The configuration is done with the url of the tracker and the id of your site. The statistics under Matomo Analytics are available in different forms: tables, graphs and maps. By selecting the different representations of statistics, it is possible to customize its dashboards. It is also possible to anonymise data and record user paths while complying with the recommendations of the CNIL.
The configuration is done using the ID number. The statistics under Google Analytics are also available in different forms: tables, graphs and maps. It is also possible to customize its dashboards.

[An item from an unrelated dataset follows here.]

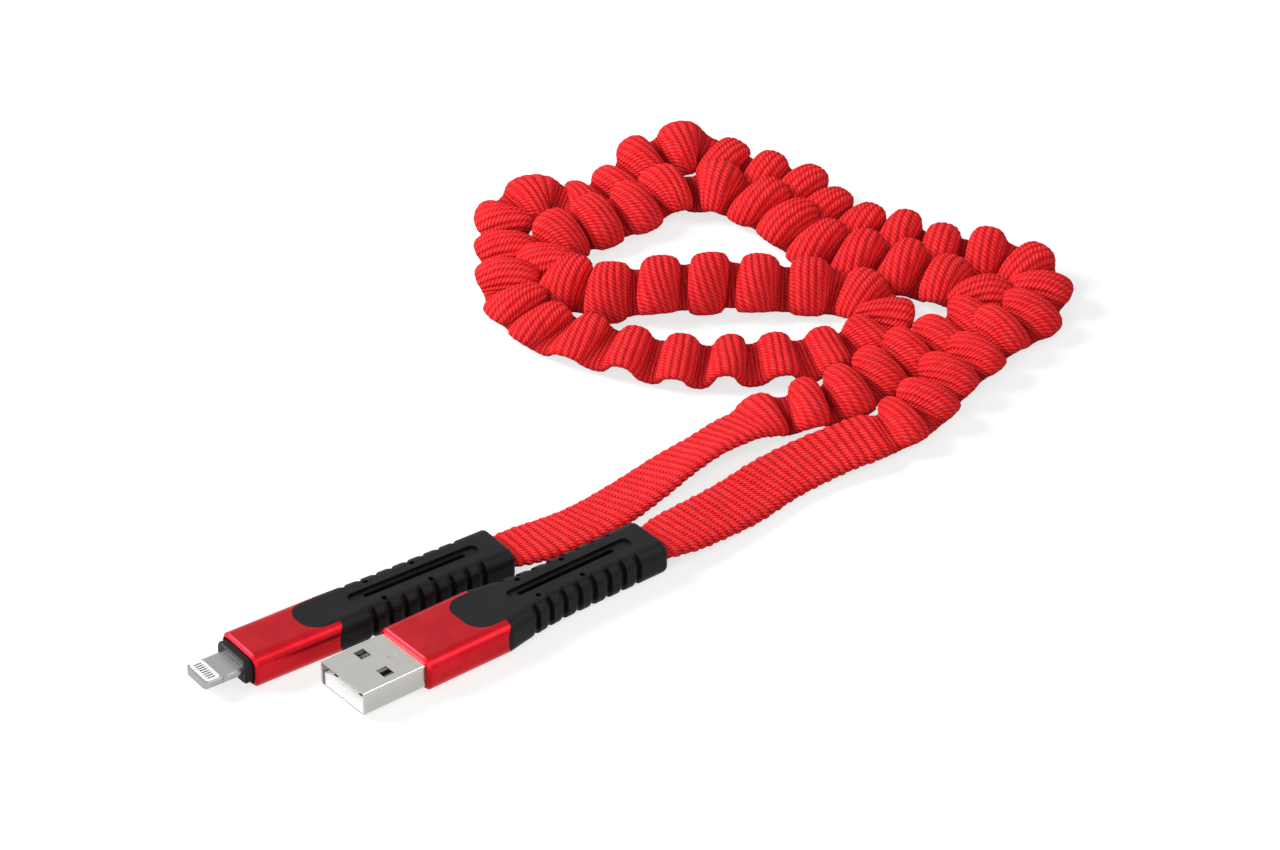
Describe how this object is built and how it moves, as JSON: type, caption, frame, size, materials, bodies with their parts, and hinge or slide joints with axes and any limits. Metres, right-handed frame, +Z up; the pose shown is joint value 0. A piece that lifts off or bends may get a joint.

Data Fair and the various associated services make extensive use of cache mechanisms to improve access times to resources, the precise statistics of use of the various access points of the platform can only be collected by a service associated with the platform's reverse-proxy.
Regarding the compliance with the GDPR, the data collected is anonymized and aggregated on a daily basis. You can access statistics for each dataset: number of API calls and number of downloads. The metrics are aggregated by user groups (owner organization, external authenticated users, anonymous, ...) or by call domain. Key figures are presented for the period requested, with a comparison to the previous period, which makes it possible to see whether the use of certain data is increasing or decreasing.